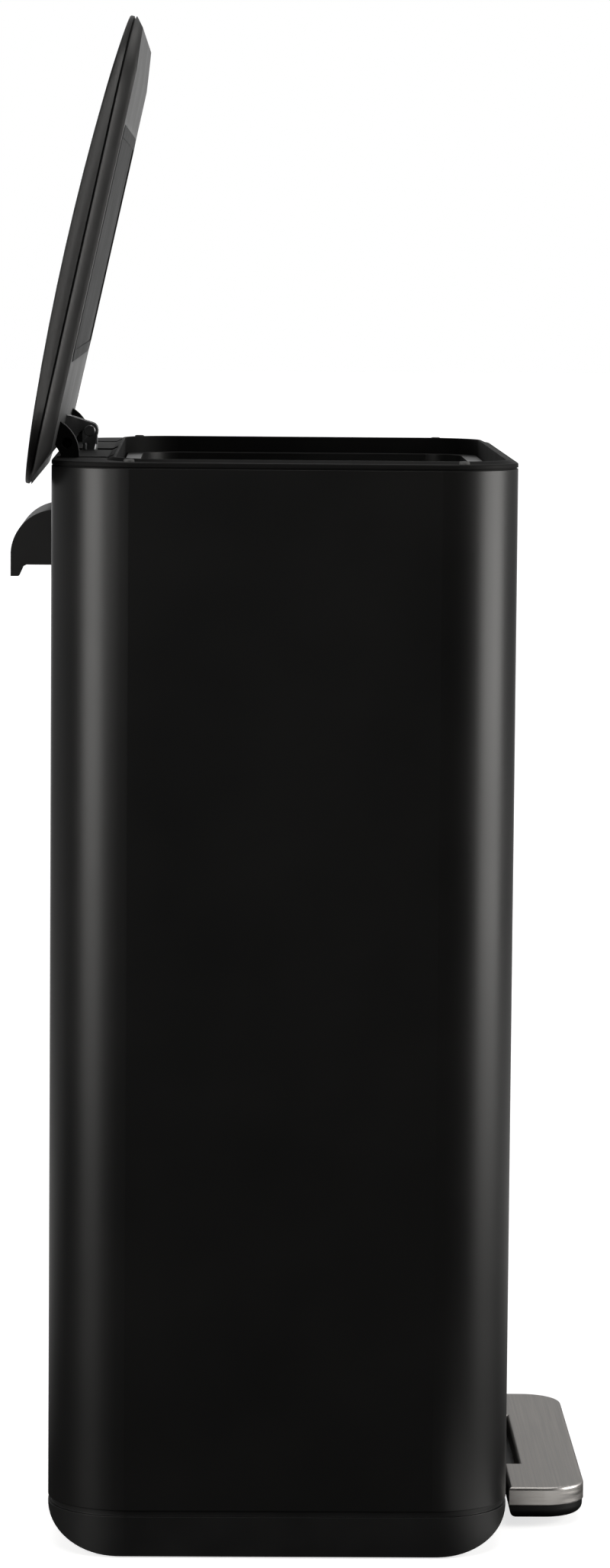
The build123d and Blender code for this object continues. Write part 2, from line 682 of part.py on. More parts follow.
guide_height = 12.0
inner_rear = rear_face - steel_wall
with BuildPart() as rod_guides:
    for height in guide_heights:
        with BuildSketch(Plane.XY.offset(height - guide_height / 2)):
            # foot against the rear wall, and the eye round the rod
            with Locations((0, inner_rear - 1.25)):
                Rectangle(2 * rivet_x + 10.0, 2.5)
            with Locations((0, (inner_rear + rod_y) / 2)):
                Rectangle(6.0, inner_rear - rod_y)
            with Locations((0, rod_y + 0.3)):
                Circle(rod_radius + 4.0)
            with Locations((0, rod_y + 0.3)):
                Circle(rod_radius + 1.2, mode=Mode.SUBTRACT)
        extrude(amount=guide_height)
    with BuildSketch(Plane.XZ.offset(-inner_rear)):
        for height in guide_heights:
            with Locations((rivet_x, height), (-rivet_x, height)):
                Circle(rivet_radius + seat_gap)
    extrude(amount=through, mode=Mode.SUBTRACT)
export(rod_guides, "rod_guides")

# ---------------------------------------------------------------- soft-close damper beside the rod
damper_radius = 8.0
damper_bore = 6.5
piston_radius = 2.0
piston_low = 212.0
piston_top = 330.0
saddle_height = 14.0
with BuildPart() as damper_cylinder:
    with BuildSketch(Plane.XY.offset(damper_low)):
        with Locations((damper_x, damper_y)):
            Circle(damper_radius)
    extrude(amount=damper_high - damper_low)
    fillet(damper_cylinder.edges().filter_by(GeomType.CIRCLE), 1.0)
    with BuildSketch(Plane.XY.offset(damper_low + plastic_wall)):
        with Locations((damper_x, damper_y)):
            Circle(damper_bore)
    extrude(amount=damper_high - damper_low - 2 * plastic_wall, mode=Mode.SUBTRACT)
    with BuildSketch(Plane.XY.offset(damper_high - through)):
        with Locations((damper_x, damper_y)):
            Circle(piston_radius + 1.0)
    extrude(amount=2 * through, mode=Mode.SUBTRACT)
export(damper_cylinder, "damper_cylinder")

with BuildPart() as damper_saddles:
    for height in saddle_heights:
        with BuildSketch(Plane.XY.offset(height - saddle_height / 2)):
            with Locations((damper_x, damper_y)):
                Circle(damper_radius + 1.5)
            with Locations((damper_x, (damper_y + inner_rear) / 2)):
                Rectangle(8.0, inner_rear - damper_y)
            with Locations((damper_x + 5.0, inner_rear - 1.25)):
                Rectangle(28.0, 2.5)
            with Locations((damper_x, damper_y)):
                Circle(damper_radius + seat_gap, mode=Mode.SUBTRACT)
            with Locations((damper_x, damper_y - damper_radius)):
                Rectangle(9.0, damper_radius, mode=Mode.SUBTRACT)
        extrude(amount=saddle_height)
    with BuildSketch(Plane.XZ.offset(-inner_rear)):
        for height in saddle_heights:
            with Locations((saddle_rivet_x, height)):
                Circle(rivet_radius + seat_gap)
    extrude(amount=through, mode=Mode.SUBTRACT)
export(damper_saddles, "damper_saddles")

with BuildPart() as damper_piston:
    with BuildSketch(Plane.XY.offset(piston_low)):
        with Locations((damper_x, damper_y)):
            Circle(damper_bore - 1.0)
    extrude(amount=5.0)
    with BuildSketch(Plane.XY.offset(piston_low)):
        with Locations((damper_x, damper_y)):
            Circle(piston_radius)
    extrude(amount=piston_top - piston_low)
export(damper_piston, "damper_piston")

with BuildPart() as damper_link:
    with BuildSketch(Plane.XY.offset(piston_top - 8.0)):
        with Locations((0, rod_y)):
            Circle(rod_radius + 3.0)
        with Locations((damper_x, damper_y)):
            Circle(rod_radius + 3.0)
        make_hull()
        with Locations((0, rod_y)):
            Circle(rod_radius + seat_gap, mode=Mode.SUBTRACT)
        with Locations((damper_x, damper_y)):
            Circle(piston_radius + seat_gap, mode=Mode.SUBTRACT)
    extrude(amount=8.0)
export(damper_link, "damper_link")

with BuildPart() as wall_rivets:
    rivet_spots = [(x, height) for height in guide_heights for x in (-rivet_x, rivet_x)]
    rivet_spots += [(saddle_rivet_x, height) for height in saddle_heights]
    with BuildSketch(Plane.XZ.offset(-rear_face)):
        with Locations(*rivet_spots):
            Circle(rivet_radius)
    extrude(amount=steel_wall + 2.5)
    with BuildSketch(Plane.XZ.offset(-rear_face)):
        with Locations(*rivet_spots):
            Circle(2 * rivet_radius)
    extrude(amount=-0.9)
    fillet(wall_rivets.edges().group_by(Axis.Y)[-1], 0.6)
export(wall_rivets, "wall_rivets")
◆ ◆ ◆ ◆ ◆
Write the complete data out, exactly as above.

# Worked solution
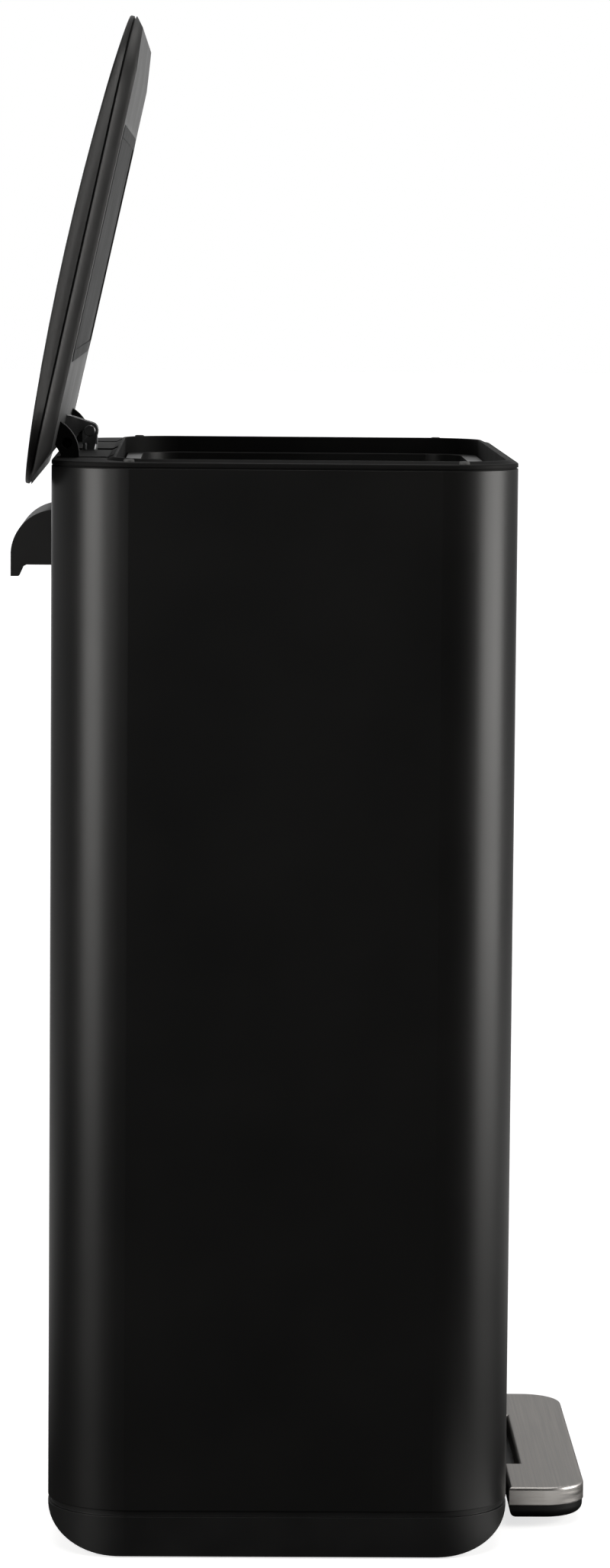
The build123d and Blender code for this object continues. Write part 2, from line 682 of part.py on. More parts follow.
guide_height = 12.0
inner_rear = rear_face - steel_wall
with BuildPart() as rod_guides:
    for height in guide_heights:
        with BuildSketch(Plane.XY.offset(height - guide_height / 2)):
            # foot against the rear wall, and the eye round the rod
            with Locations((0, inner_rear - 1.25)):
                Rectangle(2 * rivet_x + 10.0, 2.5)
            with Locations((0, (inner_rear + rod_y) / 2)):
                Rectangle(6.0, inner_rear - rod_y)
            with Locations((0, rod_y + 0.3)):
                Circle(rod_radius + 4.0)
            with Locations((0, rod_y + 0.3)):
                Circle(rod_radius + 1.2, mode=Mode.SUBTRACT)
        extrude(amount=guide_height)
    with BuildSketch(Plane.XZ.offset(-inner_rear)):
        for height in guide_heights:
            with Locations((rivet_x, height), (-rivet_x, height)):
                Circle(rivet_radius + seat_gap)
    extrude(amount=through, mode=Mode.SUBTRACT)
export(rod_guides, "rod_guides")

# ---------------------------------------------------------------- soft-close damper beside the rod
damper_radius = 8.0
damper_bore = 6.5
piston_radius = 2.0
piston_low = 212.0
piston_top = 330.0
saddle_height = 14.0
with BuildPart() as damper_cylinder:
    with BuildSketch(Plane.XY.offset(damper_low)):
        with Locations((damper_x, damper_y)):
            Circle(damper_radius)
    extrude(amount=damper_high - damper_low)
    fillet(damper_cylinder.edges().filter_by(GeomType.CIRCLE), 1.0)
    with BuildSketch(Plane.XY.offset(damper_low + plastic_wall)):
        with Locations((damper_x, damper_y)):
            Circle(damper_bore)
    extrude(amount=damper_high - damper_low - 2 * plastic_wall, mode=Mode.SUBTRACT)
    with BuildSketch(Plane.XY.offset(damper_high - through)):
        with Locations((damper_x, damper_y)):
            Circle(piston_radius + 1.0)
    extrude(amount=2 * through, mode=Mode.SUBTRACT)
export(damper_cylinder, "damper_cylinder")

with BuildPart() as damper_saddles:
    for height in saddle_heights:
        with BuildSketch(Plane.XY.offset(height - saddle_height / 2)):
            with Locations((damper_x, damper_y)):
                Circle(damper_radius + 1.5)
            with Locations((damper_x, (damper_y + inner_rear) / 2)):
                Rectangle(8.0, inner_rear - damper_y)
            with Locations((damper_x + 5.0, inner_rear - 1.25)):
                Rectangle(28.0, 2.5)
            with Locations((damper_x, damper_y)):
                Circle(damper_radius + seat_gap, mode=Mode.SUBTRACT)
            with Locations((damper_x, damper_y - damper_radius)):
                Rectangle(9.0, damper_radius, mode=Mode.SUBTRACT)
        extrude(amount=saddle_height)
    with BuildSketch(Plane.XZ.offset(-inner_rear)):
        for height in saddle_heights:
            with Locations((saddle_rivet_x, height)):
                Circle(rivet_radius + seat_gap)
    extrude(amount=through, mode=Mode.SUBTRACT)
export(damper_saddles, "damper_saddles")

with BuildPart() as damper_piston:
    with BuildSketch(Plane.XY.offset(piston_low)):
        with Locations((damper_x, damper_y)):
            Circle(damper_bore - 1.0)
    extrude(amount=5.0)
    with BuildSketch(Plane.XY.offset(piston_low)):
        with Locations((damper_x, damper_y)):
            Circle(piston_radius)
    extrude(amount=piston_top - piston_low)
export(damper_piston, "damper_piston")

with BuildPart() as damper_link:
    with BuildSketch(Plane.XY.offset(piston_top - 8.0)):
        with Locations((0, rod_y)):
            Circle(rod_radius + 3.0)
        with Locations((damper_x, damper_y)):
            Circle(rod_radius + 3.0)
        make_hull()
        with Locations((0, rod_y)):
            Circle(rod_radius + seat_gap, mode=Mode.SUBTRACT)
        with Locations((damper_x, damper_y)):
            Circle(piston_radius + seat_gap, mode=Mode.SUBTRACT)
    extrude(amount=8.0)
export(damper_link, "damper_link")

with BuildPart() as wall_rivets:
    rivet_spots = [(x, height) for height in guide_heights for x in (-rivet_x, rivet_x)]
    rivet_spots += [(saddle_rivet_x, height) for height in saddle_heights]
    with BuildSketch(Plane.XZ.offset(-rear_face)):
        with Locations(*rivet_spots):
            Circle(rivet_radius)
    extrude(amount=steel_wall + 2.5)
    with BuildSketch(Plane.XZ.offset(-rear_face)):
        with Locations(*rivet_spots):
            Circle(2 * rivet_radius)
    extrude(amount=-0.9)
    fillet(wall_rivets.edges().group_by(Axis.Y)[-1], 0.6)
export(wall_rivets, "wall_rivets")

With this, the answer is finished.